▸ **Given exercise**
Say how many lines contain the word "image" and give no other text.
____ Data shown
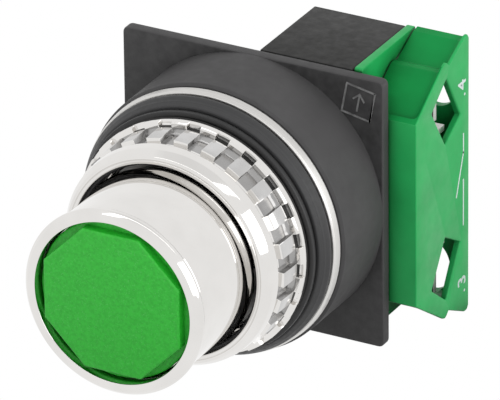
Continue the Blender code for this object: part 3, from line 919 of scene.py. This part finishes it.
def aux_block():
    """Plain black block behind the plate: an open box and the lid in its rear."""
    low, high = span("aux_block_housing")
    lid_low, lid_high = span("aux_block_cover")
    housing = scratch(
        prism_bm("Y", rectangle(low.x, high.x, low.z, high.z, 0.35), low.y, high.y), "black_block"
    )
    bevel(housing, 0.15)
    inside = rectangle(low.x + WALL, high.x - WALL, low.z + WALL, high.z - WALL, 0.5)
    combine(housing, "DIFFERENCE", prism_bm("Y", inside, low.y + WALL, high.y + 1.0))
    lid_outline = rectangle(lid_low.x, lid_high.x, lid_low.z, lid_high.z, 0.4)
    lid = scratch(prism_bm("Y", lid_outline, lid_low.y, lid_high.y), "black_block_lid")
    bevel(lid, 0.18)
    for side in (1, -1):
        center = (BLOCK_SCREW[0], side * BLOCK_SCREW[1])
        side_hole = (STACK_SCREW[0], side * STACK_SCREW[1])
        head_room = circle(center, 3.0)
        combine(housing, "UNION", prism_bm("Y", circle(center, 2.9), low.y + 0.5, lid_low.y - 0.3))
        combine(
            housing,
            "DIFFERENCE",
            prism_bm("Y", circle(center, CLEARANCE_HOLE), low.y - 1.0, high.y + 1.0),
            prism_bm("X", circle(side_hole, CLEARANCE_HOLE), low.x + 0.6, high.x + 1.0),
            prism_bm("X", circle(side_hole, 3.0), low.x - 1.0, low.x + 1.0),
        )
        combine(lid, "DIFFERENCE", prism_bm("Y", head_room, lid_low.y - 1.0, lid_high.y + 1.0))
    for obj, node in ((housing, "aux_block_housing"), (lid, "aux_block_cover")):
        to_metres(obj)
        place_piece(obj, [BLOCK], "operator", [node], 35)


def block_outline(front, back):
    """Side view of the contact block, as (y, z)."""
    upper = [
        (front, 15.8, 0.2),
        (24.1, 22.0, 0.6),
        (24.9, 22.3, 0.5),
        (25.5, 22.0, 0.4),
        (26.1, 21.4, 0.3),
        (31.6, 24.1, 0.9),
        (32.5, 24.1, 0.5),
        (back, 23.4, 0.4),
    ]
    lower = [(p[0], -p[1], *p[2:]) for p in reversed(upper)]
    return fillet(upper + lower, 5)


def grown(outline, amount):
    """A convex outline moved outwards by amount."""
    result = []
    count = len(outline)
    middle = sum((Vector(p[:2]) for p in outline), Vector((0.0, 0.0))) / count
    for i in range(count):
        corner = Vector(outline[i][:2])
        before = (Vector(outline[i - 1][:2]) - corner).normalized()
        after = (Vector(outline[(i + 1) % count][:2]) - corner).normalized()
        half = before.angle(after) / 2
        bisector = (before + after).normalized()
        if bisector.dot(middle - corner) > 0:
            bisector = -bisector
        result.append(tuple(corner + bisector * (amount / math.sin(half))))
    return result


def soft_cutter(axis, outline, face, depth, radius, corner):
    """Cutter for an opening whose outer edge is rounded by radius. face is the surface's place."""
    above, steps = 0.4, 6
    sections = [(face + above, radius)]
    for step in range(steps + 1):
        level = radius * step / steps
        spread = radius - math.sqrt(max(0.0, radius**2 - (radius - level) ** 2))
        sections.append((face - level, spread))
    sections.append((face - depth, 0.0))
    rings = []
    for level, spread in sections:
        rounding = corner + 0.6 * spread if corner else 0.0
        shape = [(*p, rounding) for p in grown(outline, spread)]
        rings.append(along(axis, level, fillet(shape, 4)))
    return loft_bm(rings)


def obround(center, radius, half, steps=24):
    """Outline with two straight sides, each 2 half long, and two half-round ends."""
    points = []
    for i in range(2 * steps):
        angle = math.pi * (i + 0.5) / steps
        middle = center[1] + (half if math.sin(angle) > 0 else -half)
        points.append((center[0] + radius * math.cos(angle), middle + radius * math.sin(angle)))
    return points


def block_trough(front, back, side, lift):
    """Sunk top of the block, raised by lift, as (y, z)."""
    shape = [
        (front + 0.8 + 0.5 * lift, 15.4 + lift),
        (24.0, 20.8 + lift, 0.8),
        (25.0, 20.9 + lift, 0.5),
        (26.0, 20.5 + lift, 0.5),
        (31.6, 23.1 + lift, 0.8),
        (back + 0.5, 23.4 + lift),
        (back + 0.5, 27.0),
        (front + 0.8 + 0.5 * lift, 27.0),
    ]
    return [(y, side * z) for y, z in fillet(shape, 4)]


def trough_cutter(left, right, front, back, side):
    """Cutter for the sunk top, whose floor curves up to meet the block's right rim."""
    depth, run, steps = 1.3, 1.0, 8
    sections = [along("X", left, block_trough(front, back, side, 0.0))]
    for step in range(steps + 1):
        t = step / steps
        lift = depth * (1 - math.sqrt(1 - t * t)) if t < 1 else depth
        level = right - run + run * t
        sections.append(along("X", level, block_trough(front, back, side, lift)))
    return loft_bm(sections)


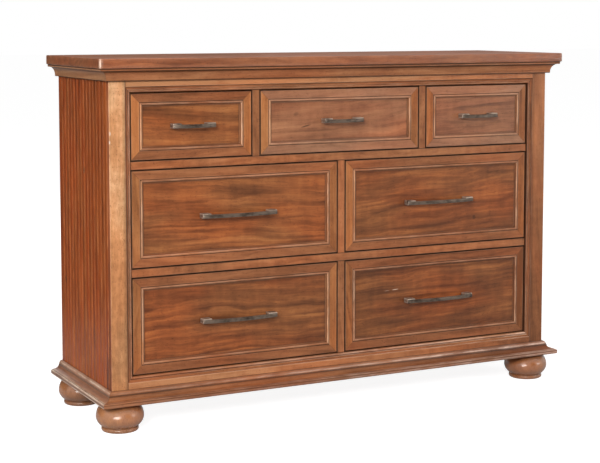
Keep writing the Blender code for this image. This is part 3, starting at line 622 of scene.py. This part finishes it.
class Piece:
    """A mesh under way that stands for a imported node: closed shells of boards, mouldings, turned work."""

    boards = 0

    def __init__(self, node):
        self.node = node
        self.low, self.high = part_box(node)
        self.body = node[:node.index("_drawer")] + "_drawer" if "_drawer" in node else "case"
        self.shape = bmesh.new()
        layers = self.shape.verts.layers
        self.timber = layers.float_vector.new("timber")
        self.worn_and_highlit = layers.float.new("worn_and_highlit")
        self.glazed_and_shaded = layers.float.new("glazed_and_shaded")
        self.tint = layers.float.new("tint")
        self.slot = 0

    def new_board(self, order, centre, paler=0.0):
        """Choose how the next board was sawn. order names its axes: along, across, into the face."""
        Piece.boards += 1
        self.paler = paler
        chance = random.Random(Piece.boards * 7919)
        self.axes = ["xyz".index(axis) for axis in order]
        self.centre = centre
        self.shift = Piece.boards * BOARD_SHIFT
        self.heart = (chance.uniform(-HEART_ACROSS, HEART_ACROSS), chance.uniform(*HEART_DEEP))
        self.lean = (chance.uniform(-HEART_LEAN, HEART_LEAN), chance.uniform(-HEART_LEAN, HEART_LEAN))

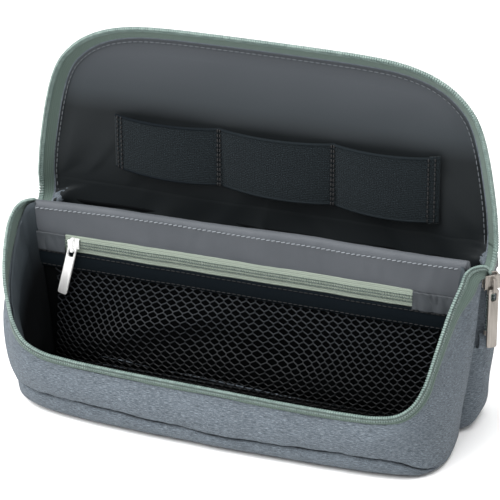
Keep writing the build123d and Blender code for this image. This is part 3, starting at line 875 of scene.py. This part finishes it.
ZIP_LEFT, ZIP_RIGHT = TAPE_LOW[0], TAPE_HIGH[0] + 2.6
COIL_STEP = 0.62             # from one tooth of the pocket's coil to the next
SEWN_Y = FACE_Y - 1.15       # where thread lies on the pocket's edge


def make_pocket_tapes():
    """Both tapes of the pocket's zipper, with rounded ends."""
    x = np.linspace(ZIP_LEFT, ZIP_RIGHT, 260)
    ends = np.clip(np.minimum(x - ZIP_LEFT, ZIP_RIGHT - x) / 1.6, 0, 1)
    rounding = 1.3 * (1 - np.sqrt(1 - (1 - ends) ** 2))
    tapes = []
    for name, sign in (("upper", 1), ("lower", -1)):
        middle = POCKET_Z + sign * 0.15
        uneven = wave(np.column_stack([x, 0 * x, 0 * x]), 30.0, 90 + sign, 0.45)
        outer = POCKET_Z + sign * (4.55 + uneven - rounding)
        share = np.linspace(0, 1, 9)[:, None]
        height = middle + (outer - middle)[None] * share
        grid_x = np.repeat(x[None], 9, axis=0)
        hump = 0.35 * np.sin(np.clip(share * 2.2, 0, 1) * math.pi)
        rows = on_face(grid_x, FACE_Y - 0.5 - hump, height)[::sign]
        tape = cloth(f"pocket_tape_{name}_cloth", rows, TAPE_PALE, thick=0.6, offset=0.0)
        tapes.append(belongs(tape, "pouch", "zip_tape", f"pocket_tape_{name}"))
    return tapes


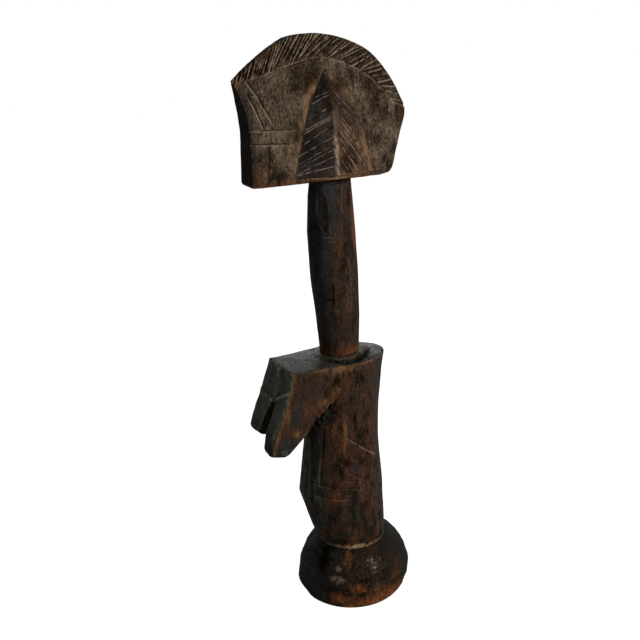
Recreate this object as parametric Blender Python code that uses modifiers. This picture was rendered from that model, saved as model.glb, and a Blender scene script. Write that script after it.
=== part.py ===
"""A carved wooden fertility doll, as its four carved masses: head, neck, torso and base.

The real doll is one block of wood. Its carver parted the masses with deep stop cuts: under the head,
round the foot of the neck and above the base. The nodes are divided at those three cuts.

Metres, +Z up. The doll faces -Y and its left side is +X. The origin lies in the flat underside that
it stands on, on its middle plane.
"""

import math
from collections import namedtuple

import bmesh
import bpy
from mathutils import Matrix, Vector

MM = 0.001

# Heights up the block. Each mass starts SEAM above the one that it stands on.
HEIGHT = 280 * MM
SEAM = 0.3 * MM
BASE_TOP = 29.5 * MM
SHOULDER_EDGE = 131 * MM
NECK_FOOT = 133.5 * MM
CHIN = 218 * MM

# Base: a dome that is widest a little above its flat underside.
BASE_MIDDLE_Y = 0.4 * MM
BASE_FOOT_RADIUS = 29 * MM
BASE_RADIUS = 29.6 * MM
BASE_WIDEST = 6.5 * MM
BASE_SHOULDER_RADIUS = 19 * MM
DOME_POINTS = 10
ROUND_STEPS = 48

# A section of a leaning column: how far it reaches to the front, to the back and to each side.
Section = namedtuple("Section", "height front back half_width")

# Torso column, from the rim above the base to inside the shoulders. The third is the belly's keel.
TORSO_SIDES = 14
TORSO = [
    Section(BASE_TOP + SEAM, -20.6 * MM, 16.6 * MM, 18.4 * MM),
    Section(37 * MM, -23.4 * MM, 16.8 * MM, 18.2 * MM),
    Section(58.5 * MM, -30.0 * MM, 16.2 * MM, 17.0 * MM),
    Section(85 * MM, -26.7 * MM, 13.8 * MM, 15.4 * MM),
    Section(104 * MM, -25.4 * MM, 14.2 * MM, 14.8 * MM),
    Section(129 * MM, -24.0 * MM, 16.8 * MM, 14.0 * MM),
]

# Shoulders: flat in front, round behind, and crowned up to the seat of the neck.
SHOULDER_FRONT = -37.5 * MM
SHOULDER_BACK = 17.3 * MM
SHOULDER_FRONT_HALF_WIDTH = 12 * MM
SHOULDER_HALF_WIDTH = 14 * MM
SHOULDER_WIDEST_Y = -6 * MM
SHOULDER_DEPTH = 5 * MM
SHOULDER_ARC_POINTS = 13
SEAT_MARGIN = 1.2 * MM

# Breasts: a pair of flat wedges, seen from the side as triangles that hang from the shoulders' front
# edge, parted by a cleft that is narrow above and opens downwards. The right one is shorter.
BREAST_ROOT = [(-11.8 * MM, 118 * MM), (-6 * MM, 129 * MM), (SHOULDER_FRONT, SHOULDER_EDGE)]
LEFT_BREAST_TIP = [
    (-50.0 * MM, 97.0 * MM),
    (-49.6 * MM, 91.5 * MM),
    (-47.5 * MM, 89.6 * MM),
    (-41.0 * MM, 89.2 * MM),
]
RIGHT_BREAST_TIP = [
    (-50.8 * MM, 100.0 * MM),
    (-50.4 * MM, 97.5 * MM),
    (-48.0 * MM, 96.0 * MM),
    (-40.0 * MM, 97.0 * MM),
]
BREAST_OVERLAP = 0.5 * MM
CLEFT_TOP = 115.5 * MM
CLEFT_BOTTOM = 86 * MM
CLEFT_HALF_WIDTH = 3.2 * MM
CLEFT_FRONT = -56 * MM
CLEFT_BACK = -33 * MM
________
▸ **Response to this task**
2